_EXERCISE DIRECTIONS_. Would you restate all the data that follows, word for word?

_SOURCE MATERIAL_.
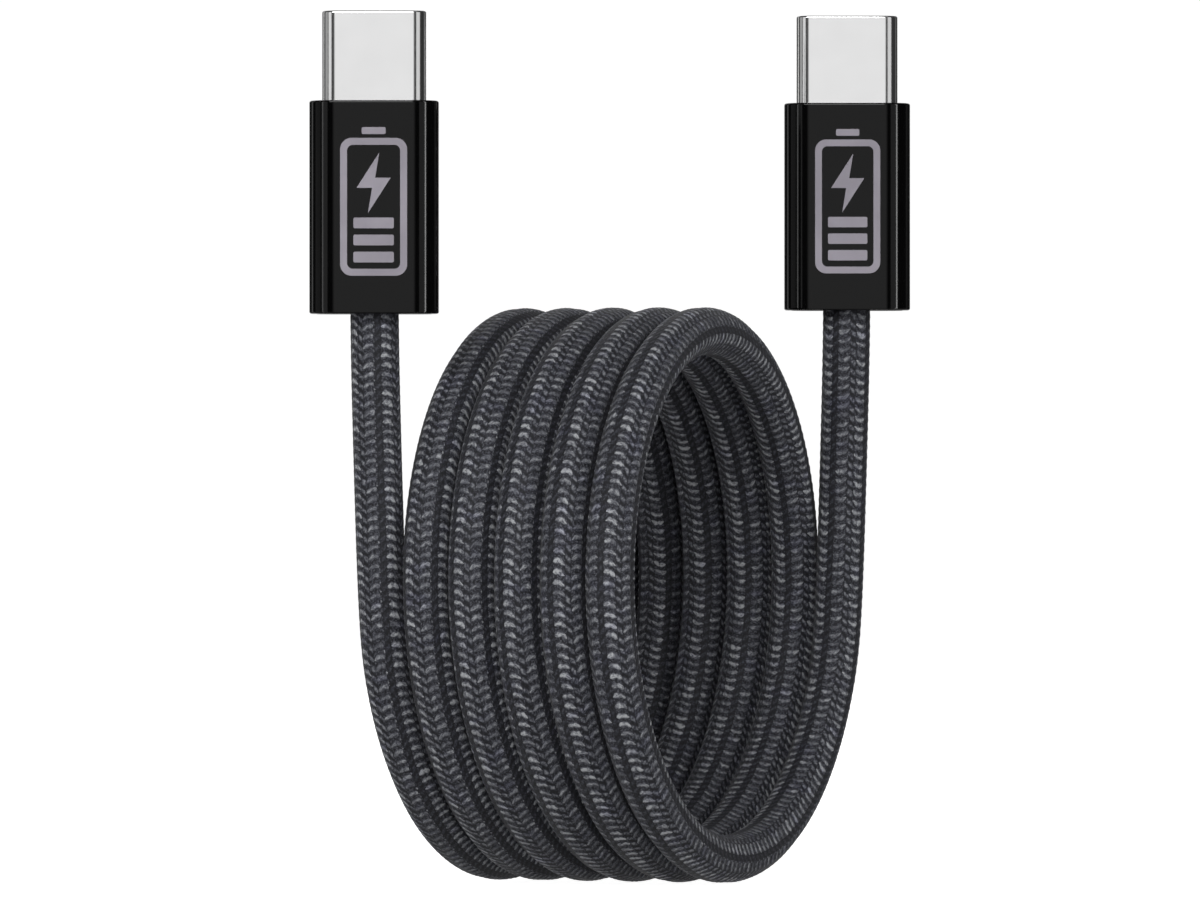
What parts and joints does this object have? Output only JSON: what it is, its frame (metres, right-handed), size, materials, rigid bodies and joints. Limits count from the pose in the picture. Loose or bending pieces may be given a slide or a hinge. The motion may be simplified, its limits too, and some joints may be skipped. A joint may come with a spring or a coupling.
{
  "type": "charging cable",
  "caption": "Braided charging cable wound into a self-holding coil, with an upright flat oval plug on a short straight lead at each end.",
  "frame": {"origin": "centre of plug A's front shoulder, where its metal shell leaves the housing", "axes": "+Z out of the mouth of plug A, +X along the width of its shell, +Y through its broad faces"},
  "size_m": [0.0483, 0.0511, 0.0701],
  "materials": {
    "shell_steel": "bright nickel, satin",
    "carrier_plastic": "moulded, matt",
    "contact_gold": "gold plated",
    "spring_steel": "stamped, bright",
    "card_resin": "green solder mask",
    "chip_plastic": "moulded, matt",
    "power_core_jacket": "red insulation",
    "ground_core_jacket": "black insulation",
    "signal_core_jacket": "white insulation",
    "can_steel": "tinned sheet",
    "crimp_brass": "plain",
    "mould_plastic": "moulded, matt",
    "housing_gloss": "polished black",
    "braid": "braided yarn, charcoal",
    "print_ink": "printed mark, grey"
  },
  "bodies": {
    "cable": {"plug_a_shell": "shell_steel", "plug_a_contact_carrier": "carrier_plastic", "plug_a_upper_contacts": "contact_gold", "plug_a_lower_contacts": "contact_gold", "plug_a_mid_plate": "spring_steel", "plug_a_upper_ground_spring": "spring_steel", "plug_a_lower_ground_spring": "spring_steel", "plug_a_circuit_card": "card_resin", "plug_a_marker_chip": "chip_plastic", "plug_a_power_core": "power_core_jacket", "plug_a_ground_core": "ground_core_jacket", "plug_a_signal_cores": "signal_core_jacket", "plug_a_upper_shield_can": "can_steel", "plug_a_lower_shield_can": "can_steel", "plug_a_cord_crimp": "crimp_brass", "plug_a_inner_mould": "mould_plastic", "plug_a_housing": "housing_gloss", "plug_b_shell": "shell_steel", "plug_b_contact_carrier": "carrier_plastic", "plug_b_upper_contacts": "contact_gold", "plug_b_lower_contacts": "contact_gold", "plug_b_mid_plate": "spring_steel", "plug_b_upper_ground_spring": "spring_steel", "plug_b_lower_ground_spring": "spring_steel", "plug_b_circuit_card": "card_resin", "plug_b_marker_chip": "chip_plastic", "plug_b_power_core": "power_core_jacket", "plug_b_ground_core": "ground_core_jacket", "plug_b_signal_cores": "signal_core_jacket", "plug_b_upper_shield_can": "can_steel", "plug_b_lower_shield_can": "can_steel", "plug_b_cord_crimp": "crimp_brass", "plug_b_inner_mould": "mould_plastic", "plug_b_housing": "housing_gloss", "coil": "braid", "lead_a": "braid", "lead_b": "braid"},
    "plug_a_left_latch": {"plug_a_left_latch": "spring_steel"},
    "plug_a_right_latch": {"plug_a_right_latch": "spring_steel"},
    "plug_b_left_latch": {"plug_b_left_latch": "spring_steel"},
    "plug_b_right_latch": {"plug_b_right_latch": "spring_steel"}
  },
  "joints": [
    {"name": "plug_a_left_latch_flex", "type": "hinge", "parent": "cable", "child": "plug_a_left_latch", "pos_m": [-0.00357, 0, -0.0012], "axis": [0, -1, 0], "range_deg": [0, 1.5], "stiffness_Nm_per_rad": 0.6},
    {"name": "plug_a_right_latch_flex", "type": "hinge", "parent": "cable", "child": "plug_a_right_latch", "pos_m": [0.00357, 0, -0.0012], "axis": [0, 1, 0], "range_deg": [0, 1.5], "stiffness_Nm_per_rad": 0.6},
    {"name": "plug_b_left_latch_flex", "type": "hinge", "parent": "cable", "child": "plug_b_left_latch", "pos_m": [0.03449, 0.02952, -0.0006], "axis": [0, -1, 0], "range_deg": [0, 1.5], "stiffness_Nm_per_rad": 0.6},
    {"name": "plug_b_right_latch_flex", "type": "hinge", "parent": "cable", "child": "plug_b_right_latch", "pos_m": [0.04163, 0.02952, -0.0006], "axis": [0, 1, 0], "range_deg": [0, 1.5], "stiffness_Nm_per_rad": 0.6}
  ]
}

_EXPECTED ANSWER_.
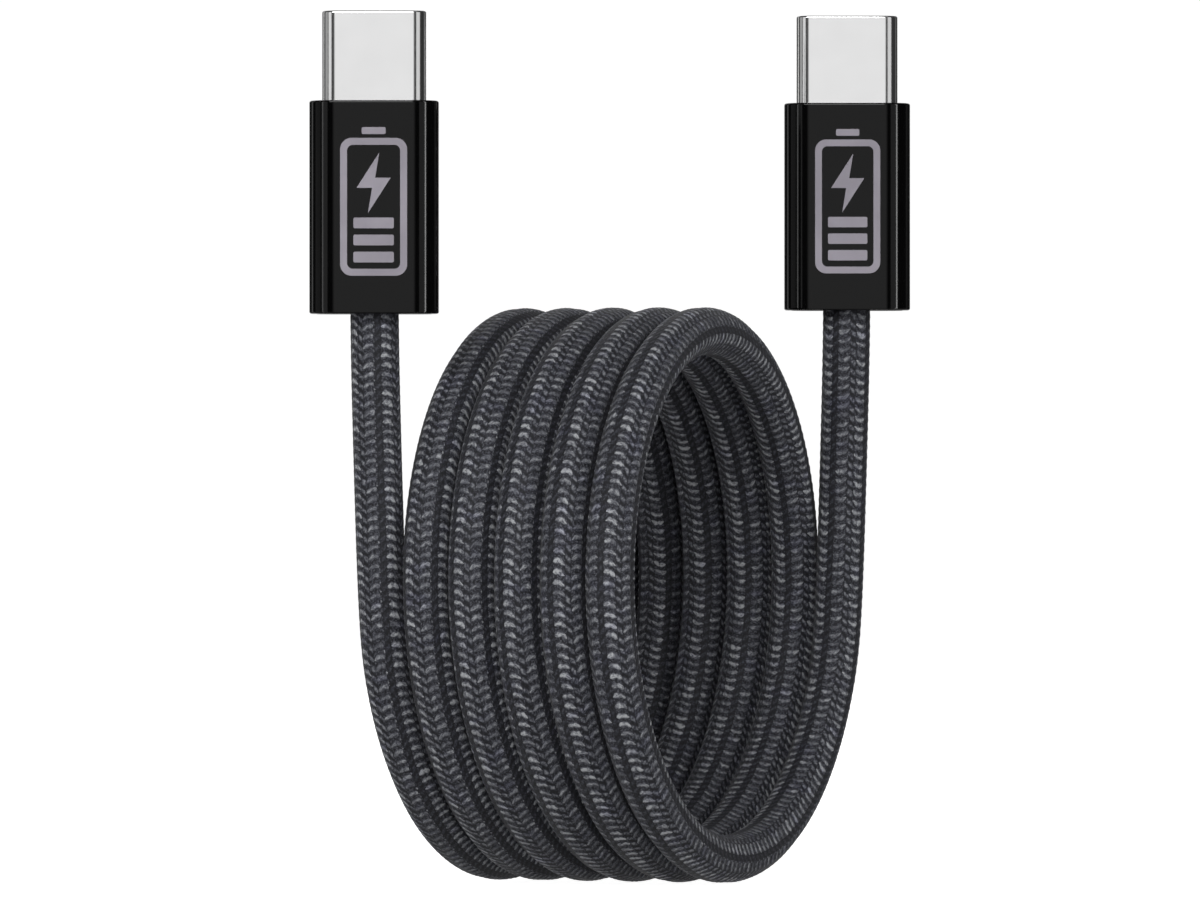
What parts and joints does this object have? Output only JSON: what it is, its frame (metres, right-handed), size, materials, rigid bodies and joints. Limits count from the pose in the picture. Loose or bending pieces may be given a slide or a hinge. The motion may be simplified, its limits too, and some joints may be skipped. A joint may come with a spring or a coupling.
{
  "type": "charging cable",
  "caption": "Braided charging cable wound into a self-holding coil, with an upright flat oval plug on a short straight lead at each end.",
  "frame": {"origin": "centre of plug A's front shoulder, where its metal shell leaves the housing", "axes": "+Z out of the mouth of plug A, +X along the width of its shell, +Y through its broad faces"},
  "size_m": [0.0483, 0.0511, 0.0701],
  "materials": {
    "shell_steel": "bright nickel, satin",
    "carrier_plastic": "moulded, matt",
    "contact_gold": "gold plated",
    "spring_steel": "stamped, bright",
    "card_resin": "green solder mask",
    "chip_plastic": "moulded, matt",
    "power_core_jacket": "red insulation",
    "ground_core_jacket": "black insulation",
    "signal_core_jacket": "white insulation",
    "can_steel": "tinned sheet",
    "crimp_brass": "plain",
    "mould_plastic": "moulded, matt",
    "housing_gloss": "polished black",
    "braid": "braided yarn, charcoal",
    "print_ink": "printed mark, grey"
  },
  "bodies": {
    "cable": {"plug_a_shell": "shell_steel", "plug_a_contact_carrier": "carrier_plastic", "plug_a_upper_contacts": "contact_gold", "plug_a_lower_contacts": "contact_gold", "plug_a_mid_plate": "spring_steel", "plug_a_upper_ground_spring": "spring_steel", "plug_a_lower_ground_spring": "spring_steel", "plug_a_circuit_card": "card_resin", "plug_a_marker_chip": "chip_plastic", "plug_a_power_core": "power_core_jacket", "plug_a_ground_core": "ground_core_jacket", "plug_a_signal_cores": "signal_core_jacket", "plug_a_upper_shield_can": "can_steel", "plug_a_lower_shield_can": "can_steel", "plug_a_cord_crimp": "crimp_brass", "plug_a_inner_mould": "mould_plastic", "plug_a_housing": "housing_gloss", "plug_b_shell": "shell_steel", "plug_b_contact_carrier": "carrier_plastic", "plug_b_upper_contacts": "contact_gold", "plug_b_lower_contacts": "contact_gold", "plug_b_mid_plate": "spring_steel", "plug_b_upper_ground_spring": "spring_steel", "plug_b_lower_ground_spring": "spring_steel", "plug_b_circuit_card": "card_resin", "plug_b_marker_chip": "chip_plastic", "plug_b_power_core": "power_core_jacket", "plug_b_ground_core": "ground_core_jacket", "plug_b_signal_cores": "signal_core_jacket", "plug_b_upper_shield_can": "can_steel", "plug_b_lower_shield_can": "can_steel", "plug_b_cord_crimp": "crimp_brass", "plug_b_inner_mould": "mould_plastic", "plug_b_housing": "housing_gloss", "coil": "braid", "lead_a": "braid", "lead_b": "braid"},
    "plug_a_left_latch": {"plug_a_left_latch": "spring_steel"},
    "plug_a_right_latch": {"plug_a_right_latch": "spring_steel"},
    "plug_b_left_latch": {"plug_b_left_latch": "spring_steel"},
    "plug_b_right_latch": {"plug_b_right_latch": "spring_steel"}
  },
  "joints": [
    {"name": "plug_a_left_latch_flex", "type": "hinge", "parent": "cable", "child": "plug_a_left_latch", "pos_m": [-0.00357, 0, -0.0012], "axis": [0, -1, 0], "range_deg": [0, 1.5], "stiffness_Nm_per_rad": 0.6},
    {"name": "plug_a_right_latch_flex", "type": "hinge", "parent": "cable", "child": "plug_a_right_latch", "pos_m": [0.00357, 0, -0.0012], "axis": [0, 1, 0], "range_deg": [0, 1.5], "stiffness_Nm_per_rad": 0.6},
    {"name": "plug_b_left_latch_flex", "type": "hinge", "parent": "cable", "child": "plug_b_left_latch", "pos_m": [0.03449, 0.02952, -0.0006], "axis": [0, -1, 0], "range_deg": [0, 1.5], "stiffness_Nm_per_rad": 0.6},
    {"name": "plug_b_right_latch_flex", "type": "hinge", "parent": "cable", "child": "plug_b_right_latch", "pos_m": [0.04163, 0.02952, -0.0006], "axis": [0, 1, 0], "range_deg": [0, 1.5], "stiffness_Nm_per_rad": 0.6}
  ]
}